Y es que en un huapango, en algún centro urbano o en la región misma de las Huastecas, “nadie te critica, todo mundo entra a bailar, muchas parejas juntas, si te ven que no bailas, te jalan. Y el punto más bonito es a la hora que tocan sones de carnaval, porque entonces la bolonona de gente que estaba bailando hace un círculo, víboras de la mar, espirales, y es escalofriante, lloro cuando veo eso y lloro más cuando estoy, porque se pierde la individualidad, y entramos la sensación de colectividad, de que soy porque somos”.

Y la vitalidad de las músicas tradicionales tiene que ver también con su influencia en el ámbito de lo divino.
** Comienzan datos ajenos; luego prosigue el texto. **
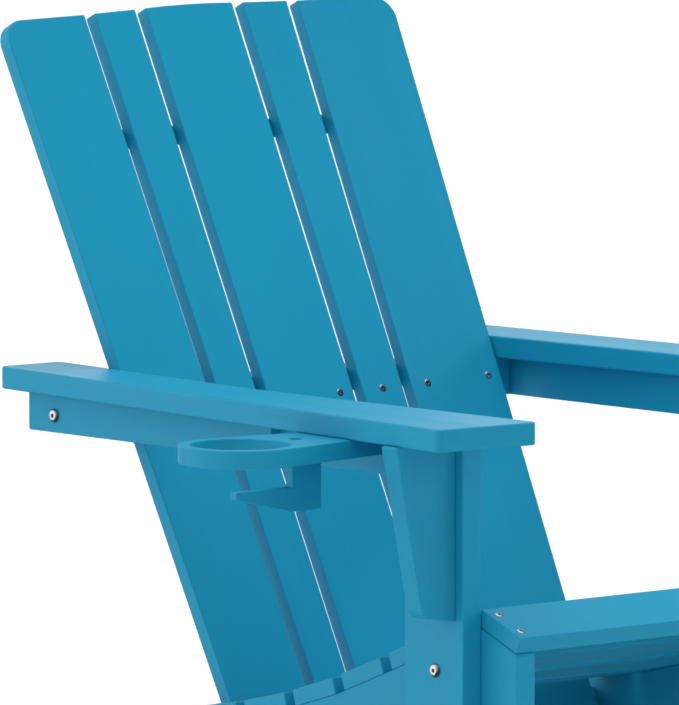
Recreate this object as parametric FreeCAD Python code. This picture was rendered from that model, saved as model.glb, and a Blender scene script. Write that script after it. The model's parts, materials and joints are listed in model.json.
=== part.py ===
import FreeCAD, Part
import math
import os

# Adirondack chair with a cup holder, built from poly-lumber boards and stainless fasteners.
# Millimetres, +Z up, the sitter faces -Y, and +X is the sitter's left.
# The boards are laid out about the chair's own middle plane x = 0, with y = 0 at the arms'
# front ends. Everything is then moved so that the origin is the middle of the footprint.

V = FreeCAD.Vector
NEAR = 0.001

# ---- boards ----
BOARD = 22.0             # thickness of arms, rails and gussets
LEG_BOARD = 24.0         # thickness of the front legs and the stringers
SLAT = 14.9              # thickness of the back slats
SEAT_SLAT = 17.0
ARM_ROUND = 2.0          # rounded-over edges of the arms
ROUND = 1.4              # eased edges of the other boards

# ---- arms ----
ARM_TOP = 560.0
ARM_FRONT_HALF = 375.0   # half of the width over the arms, at the front
ARM_LENGTH = 718.0
ARM_FLARE = 0.084        # how far the outer edge moves out per unit forward
ARM_FRONT_W = 120.0
ARM_KINK_Y = 380.0       # where the inner edge changes direction
ARM_KINK_W = 79.0
ARM_REAR_W = 74.0
ARM_CORNER = 8.0
ARM_KINK_R = 90.0

# ---- legs, gussets and arm rails ----
LEG_OUT = 298.5
LEG_FRONT = 50.0
LEG_DEPTH = 83.5
GUSSET_Y = 60.0
GUSSET_TOP_W = 76.0
GUSSET_LOW_W = 42.0
GUSSET_H = 172.0
GUSSET_DROP = 6.0        # how much lower the gusset's inner end is than its outer end
RAIL_H = 40.0
RAIL_END = 692.0
CLEAT_Y = 313.5
CLEAT_OUT = 12.5
CLEAT_H = 20.0

# ---- seat ----
STRINGER_OUT = LEG_OUT - LEG_BOARD
RAIL_IN = LEG_OUT - BOARD
SEAT_HALF = STRINGER_OUT - 1.0
SLAT_W = 62.0
FIRST_SLAT_W = 60.0
SLAT_PITCH = 74.0
LAST_SLAT_W = 46.0       # the rearmost seat slat, cut down to clear the back
RIDGE_Y = 51.0           # rear edge of the front slat, the highest line of the seat
RIDGE_Z = 376.6
NOSE_SLOPE = 22.5
SEAT_Y = 60.0            # front edge of the second slat
SEAT_Z = 372.0
SECOND_CUT = 4.8         # taken off the second slat's front edge, to clear the first slat
SEAT_SLOPES = [22.0, 22.0, 21.0, 16.8, 13.0, 9.5]
NOSE_Y = 0.0
NOSE_LOW = 245.0
REAR_Y = 853.0
REAR_H = 58.0
FOOT_START = 764.0

# ---- back ----
BACK_Y = 628.6           # front face of the back at arm-top height, on the middle plane
BACK_TILT = 26.24
BACK_LOW = -450.0        # lower ends of the slats, along the back from arm-top height
BACK_TOP = 379.0         # where the slats' tops would meet, along the back likewise
TOP_FALL = 0.045         # how the tops fall away from the middle
TOP_CORNER = 25.0
TOP_R = 1200.0           # the middle slat's top is a flat arch
EDGES_AT_ARM = [56.2, 69.2, 120.8, 133.2, 246.0]    # slat edges, from the middle outwards
EDGE_SPREAD = [0.004, 0.0057, 0.0185, 0.0215, 0.0315]
EDGE_FORWARD = [0.0, 0.0, 2.4, 2.4, 12.3]   # how far they lie forward of the middle slat
SIDE_SLANT = 0.02        # the slats' side faces are nearly square to the middle slat
CLEARANCE = 0.3          # between the slats and the front edges that follow them
BEND_R = 20.0
CROSS_DEPTH = 52.0
BLOCK_W = 30.0           # corner blocks between the arm rails and the cross board
LOWER_RAIL_V = -443.0
LOWER_RAIL_H = 60.0
BATTEN_V = 226.0
BATTEN_H = 20.0
BATTEN_HALF = 212.0

# ---- cup holder ----
CUP_X = -464.0
CUP_Y = 182.0
CUP_R = 48.0
CUP_OUT_R = 59.5
CUP_LIP = 1.4
CUP_PLATE = 18.0
CUP_TAIL_HALF = 34.0     # half width of the plate where it meets the arm rail
REST_POST = [61.0, 98.5]
REST_TIP = -9.5
REST_DEPTH = 9.5
REST_TOP = 45.5          # tongue top, below the plate's top
REST_BOTTOM = 69.0
REST_TIP_H = 7.0
REST_HOLE = 69.5
REST_HOLE_R = 6.2
REST_HOLE_DEEP = 9.0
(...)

Por ejemplo los velorios a la virgen en San Andrés Tuxtla, “donde rezanderas y jaraneros están en la procesión a la misma altura, tanto simbólica como física. Mientras ellas rezan, los jaraneros cantan versos de otros temas. Las primeras se ocupan de cuidar a la virgen y los jaraneros de divertirla”. Y los velorios para difuntos incluyen también fandango y rezanderas.

En especial para los niños –que fallecieron prematuramente y no tuvieron tiempo para divertirse–, hay fandango en los nueve días posteriores a la muerte para generar esa diversión y que el espíritu pueda irse en paz.

Ana Zarina resalta el aspecto mágico y esotérico de las músicas tradicionales: “En algunas de las variantes de la música en Tierra Caliente, escarban un hoyo largo, los más chicos que he visto tienen 1.20 metros por 0.70 de ancho (y hay otros mucho más grandes). La profundidad es de un metro, y meten dos ollas de barro y les ponen agua; ponen la tabla arriba, la ajustan, oyen como suena, vuelven a poner la tabla y le ponen o quitan agua a una olla o a otra, hasta que la resonancia es igual de cerca que a cien metros o a tres kilómetros. Las ollas sirven de resonadores y hacen que la tierra vibre, eso del lado de la acústica. Imagina lo que del lado esotérico está pasando allí, es durísimo. Y tal vez en algunas culturas no lo tienen explícito y simplemente lo reproducen; hace la tabla el señor como le enseñó el papa y así les enseña a sus hijos. A lo mejor no se ponen a pensar conscientemente en el lado esotérico vibratorio cósmico del asunto, pero existe”.